В Кюизери находилось место для всего, что хоть как-то было связано с литературой. Например, здесь был врач, специализировавшийся на литературной шизофрении. К нему приходили на прием люди, чьей второй личностью оказывались Достоевский или святая Хильдегарда Бингенская. Или авторы, запутавшиеся в собственных псевдонимах.
Эгаре направил стопы к президенту книжной гильдии Кюизери, Сами ле Трексеру. Рекомендация Трексера был входным билетом в букинистические круги, с помощью которых Эгаре надеялся раскрыть тайну Санари. Трексер жил над старой типографией.
– Значит, старший литератор даст нам что-то вроде пароля, или как? – спросил Макс, который почти на каждом углу застревал перед очередным книжным развалом, манившим к себе обложками романов, фотоальбомов и географических карт.
– Скорее «или как».
Кунео то и дело останавливался у меню бистро и делал какие-то записи в своем блокноте с кулинарными рецептами. Они находились в Брессе, регионе, который, по мнению его жителей, был колыбелью французской креативной кухни.
В приемной президента их ждал сюрприз: Сами ле Трексер оказался не президентом, а… президентшей.
31
За письменным столом, который выглядел сколоченным из первого попавшегося подручного материала, сидела та самая женщина, которую Сальво выудил накануне из реки Сей.
Сами оказалась Самантой. На ней было белое льняное платье, открывавшее стройные ноги со ступнями хоббита.
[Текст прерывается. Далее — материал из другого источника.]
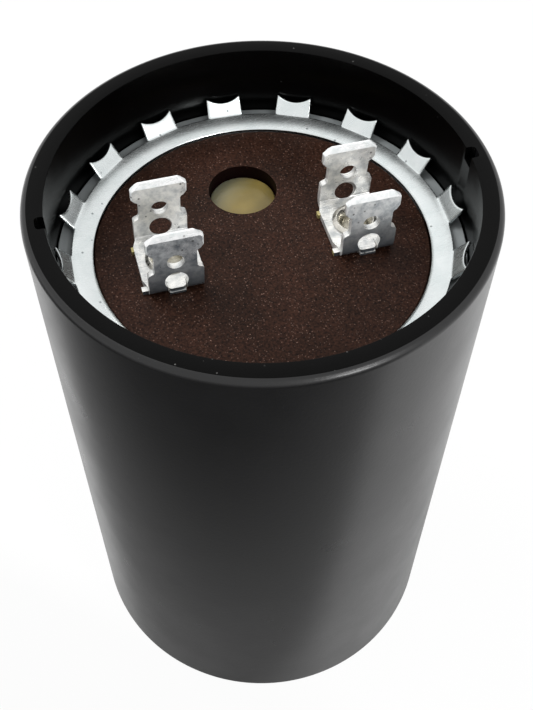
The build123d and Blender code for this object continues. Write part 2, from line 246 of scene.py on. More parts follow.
@dataclass(frozen=True)
class PlatedSheet:
    """Plated sheet metal: bright, a little mottled, with rolling lines, scuffs and specks of dirt."""

    name: str
    dark: str
    light: str
    dirt: str
    roughness: float
    roughness_spread: float = 0.12
    mottle_mm: float = 1.6
    mottle_from: float = 0.32
    mottle_to: float = 0.62
    scuff_mm: float = 0.35
    scuff_stretch: float = 9.0
    scuff_tilt: tuple[float, float] = (0.3, 0.2)
    scuff_turn_deg: float = 35.0
    dent_mm: float = 2.4
    dent_bump_mm: float = 0.02
    fine_bump_mm: float = 0.004
    dirt_mm: float = 0.7
    dirt_edge: float = 0.28
    dirt_core: float = 0.1
    dirt_share: float = 0.1
    metal_share: float = 1.0
    # Painted shade at the foot: its grey, and the heights over which it fades out.
    painted_foot_shade: str = ""
    painted_foot_shade_low_mm: float = 75.5
    painted_foot_shade_high_mm: float = 81.5

    def material(self) -> bpy.types.Material:
        """Build the material.

        Returns:
            Mottled plating with fine directional scuffs, soft dents and a few dark specks.
        """
        material, tree, shader, place = blank_material(self.name)
        mottle = add_node(tree, "ShaderNodeTexNoise", {
            "Scale": 1 / (self.mottle_mm * MM), "Detail": 5.0, "Roughness": 0.62}, {"Vector": place})
        base = add_node(tree, "ShaderNodeValToRGB", {}, {"Fac": mottle.outputs["Fac"]})
        set_stops(base, ((self.mottle_from, self.dark), (self.mottle_to, self.light)))
        turned = add_node(tree, "ShaderNodeMapping", {
            "Rotation": (*self.scuff_tilt, math.radians(self.scuff_turn_deg)),
            "Scale": (1.0, self.scuff_stretch, 1.0)}, {"Vector": place})
        scuff = add_node(tree, "ShaderNodeTexNoise", {
            "Scale": 1 / (self.scuff_mm * self.scuff_stretch * MM), "Detail": 4.0, "Roughness": 0.7},
            {"Vector": turned.outputs["Vector"]})
        cells = add_node(tree, "ShaderNodeTexVoronoi", {"Scale": 1 / (self.dirt_mm * MM)},
                         {"Vector": place})
        near = add_node(tree, "ShaderNodeMapRange", {
            "From Min": self.dirt_edge, "From Max": self.dirt_core, "To Min": 0.0, "To Max": 1.0},
            {"Value": cells.outputs["Distance"]})
        chosen = add_node(tree, "ShaderNodeSeparateColor", {}, {"Color": cells.outputs["Color"]})
        picked = add_node(tree, "ShaderNodeMath", {"operation": "LESS_THAN", 1: self.dirt_share},
                          {0: chosen.outputs["Red"]})
        specks = add_node(tree, "ShaderNodeMath", {"operation": "MULTIPLY"},
                          {0: near.outputs["Result"], 1: picked.outputs[0]})
        colour = add_node(tree, "ShaderNodeMix", {"data_type": "RGBA", 7: linear(self.dirt)},
                          {0: specks.outputs[0], 6: base.outputs["Color"]})
        # Painted shade: where given, the colour turns grey towards the part's foot, below the upper height.
        if self.painted_foot_shade:
            split = add_node(tree, "ShaderNodeSeparateXYZ", {}, {"Vector": place})
            height = add_node(tree, "ShaderNodeMapRange", {
                "From Min": self.painted_foot_shade_low_mm * MM, "From Max": self.painted_foot_shade_high_mm * MM},
                {"Value": split.outputs["Z"]})
            colour = add_node(tree, "ShaderNodeMix", {"data_type": "RGBA", 6: linear(self.painted_foot_shade)},
                              {0: height.outputs["Result"], 7: colour.outputs[2]})
        tree.links.new(colour.outputs[2], shader.inputs["Base Color"])
        gloss = add_node(tree, "ShaderNodeMapRange", {
            "From Min": NOISE_LOW, "From Max": NOISE_HIGH,
            "To Min": self.roughness - self.roughness_spread,
            "To Max": self.roughness + self.roughness_spread}, {"Value": scuff.outputs["Fac"]})
        tree.links.new(gloss.outputs["Result"], shader.inputs["Roughness"])
        dents = add_node(tree, "ShaderNodeTexNoise", {
            "Scale": 1 / (self.dent_mm * MM), "Detail": 1.0}, {"Vector": place})
        soft = add_node(tree, "ShaderNodeBump", {"Strength": 1.0, "Distance": self.dent_bump_mm * MM},
                        {"Height": dents.outputs["Fac"]})
        fine = add_node(tree, "ShaderNodeBump", {"Strength": 1.0, "Distance": self.fine_bump_mm * MM},
                        {"Height": scuff.outputs["Fac"], "Normal": soft.outputs["Normal"]})
        tree.links.new(fine.outputs["Normal"], shader.inputs["Normal"])
        shader.inputs["Metallic"].default_value = self.metal_share
        return material


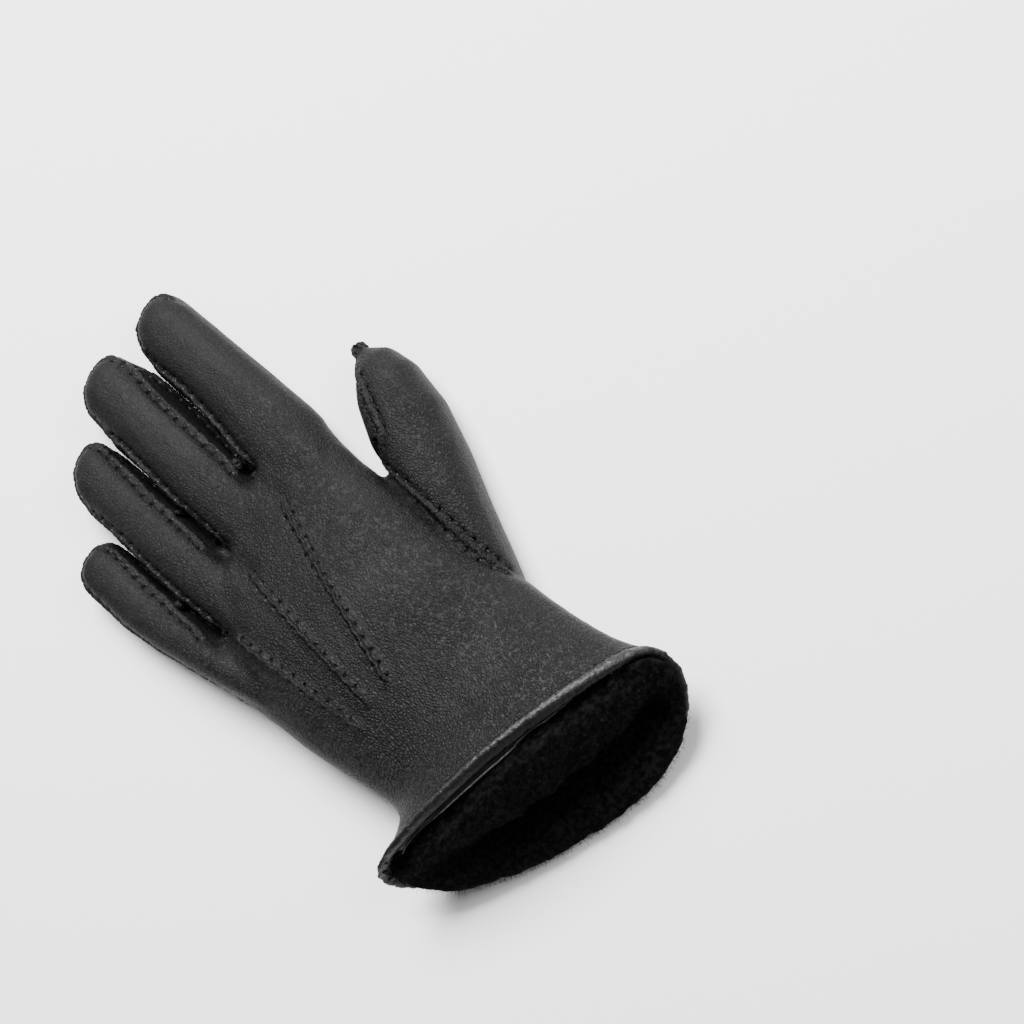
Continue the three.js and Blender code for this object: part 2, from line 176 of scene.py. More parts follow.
def addNode(material, kind, settings=None, links=None, **inputs):
    node = material.node_tree.nodes.new(kind)
    for name, value in (settings or {}).items():
        setattr(node, name, value)
    setInputs(material, node, links, **inputs)
    return node


def addNoise(material, place, across, **inputs):
    # noise with features about so many mm across
    return addNode(material, "ShaderNodeTexNoise", None, {"Vector": place}, Scale=1 / mm / across, **inputs)


def mapped(material, source, low, high, lowTo=0.0, highTo=1.0, **settings):
    # the source's values from low to high, laid on those from lowTo to highTo
    return addNode(material, "ShaderNodeMapRange", settings, {"Value": source}, From_Min=low, From_Max=high,
                   To_Min=lowTo, To_Max=highTo).outputs["Result"]


def combined(material, operation, a, b):
    return addNode(material, "ShaderNodeMath", {"operation": operation}, {0: a, 1: b}).outputs["Value"]


def newMaterial(name):
    material = bpy.data.materials.new(name)
    material.use_nodes = True
    return material, material.node_tree.nodes["Principled BSDF"]


nappa = {
    "dark": "#030303",
    "light": "#0d0d0e",
    "roughness": (0.48, 0.64),
    "pebble": 1.2,  # mm across one cell of the grain
    "pebbleDepth": 0.3,
    "pore": 0.7,
    "poreDepth": 0.12,
    "pull": 3.6,  # mm between the soft wrinkles that the skin takes when pulled
    "pullDepth": 0.36,
    "patch": 42,  # mm across the patches where the grain is stronger
    "wander": 3.2,  # mm over which the cells are bent out of line
    "turn": -24,  # degrees of the grain's own direction
    "specular": 0.16,
}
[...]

Огромными и очень волосатыми.
– Итак? – Она закинула ногу на ногу и игриво покачала мохнатой ступней. – Чем я могу вам помочь?
– Э-э-э… Видите ли, я ищу автора одного произведения. Он носит псевдоним, а настоящее имя его…
– Как вы себя чувствуете? – перебил его Кунео, обращаясь в Саманте.
– Прекрасно, – улыбнулась она. – И спасибо вам за любезное предложение помочь мне исполнить мое желание – поцеловать мужчину, прежде чем я состарюсь. Я уже давно вынашиваю эту мысль.